I’m going to cover the main points interest, which could affect you as travellers and have a direct impact on your holiday plans. The key speaker was Baroness Vere of Noribton, who is the minister at the Department of Transport for Aviation, Maritime and Security.

Baroness Vere

Firstly, and most importantly at the moment is the threat of a border force strike over Christmas. Baroness Vere confirmed there were contingency plans in place, however couldn’t rule out longer queues than normal over the Christmas period when coming back into the country.

The second is something rather more complex, but could have a direct impact on travel over the next twelve months. By the end of next year, all outstanding EU laws will have to be either changed or written into UK law, which leaves many areas of consumer protection and rights open for change. There are expected to be some changes to the CAA’s ATOL scheme along with the Package Travel Regulations which define your rights when booking a package holiday.

There could also be changes to passenger rights such as the EU261 (compensation for cancelled or delayed flights), and your rights if you have been denied boarding.

These might sound rather dull and mundane, but many of these sets of regulations and rights have been around in one form or another now for decades, and any changes to them could have a knock on effect over the next couple of years.

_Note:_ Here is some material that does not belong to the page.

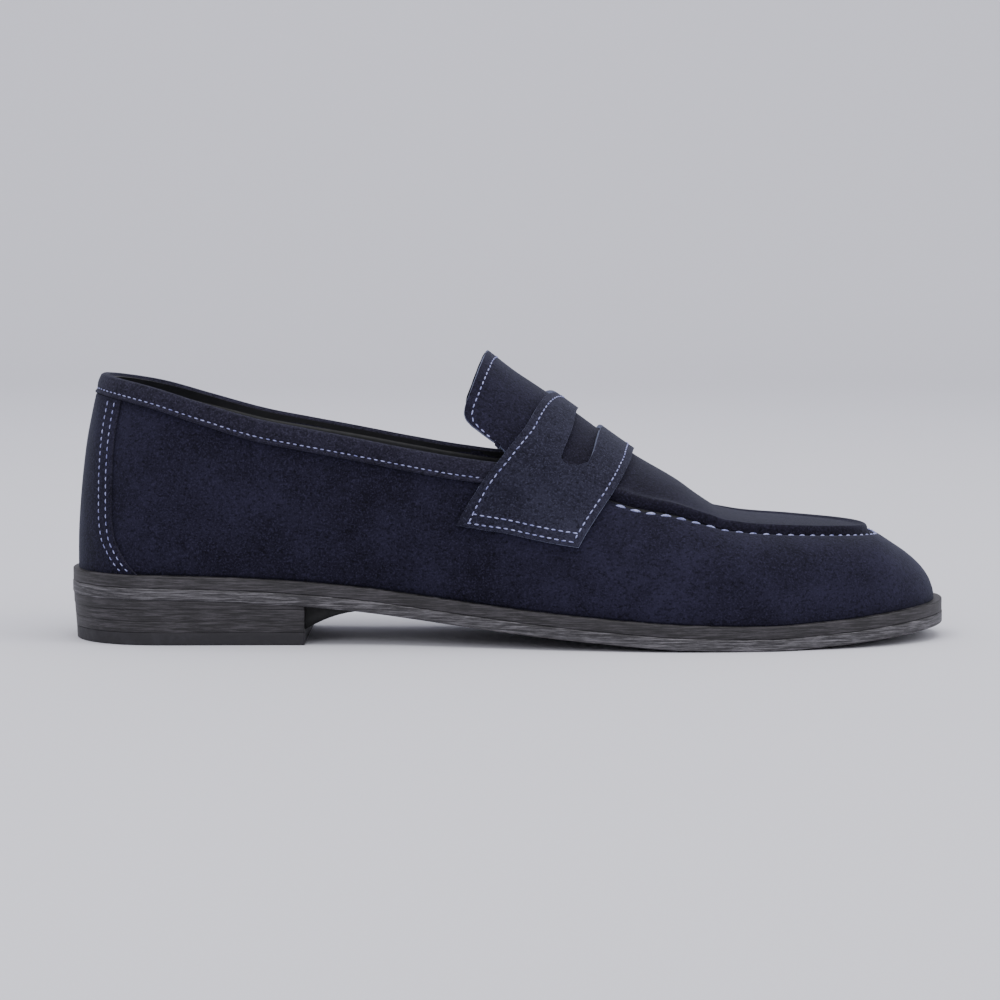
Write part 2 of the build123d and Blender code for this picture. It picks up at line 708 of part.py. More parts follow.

Baroness Vere did highlight that it would be in the government’s interest to push through any changes they wanted to make by the end of next year, especially if they internally concede they are not able to win the next General Election in 2024.

On the subject of the third runway, she said that it was purely up to Heathrow to decide how and when they wanted to build it, and doesn’t form part of government policy. So another ‘wait and see there’.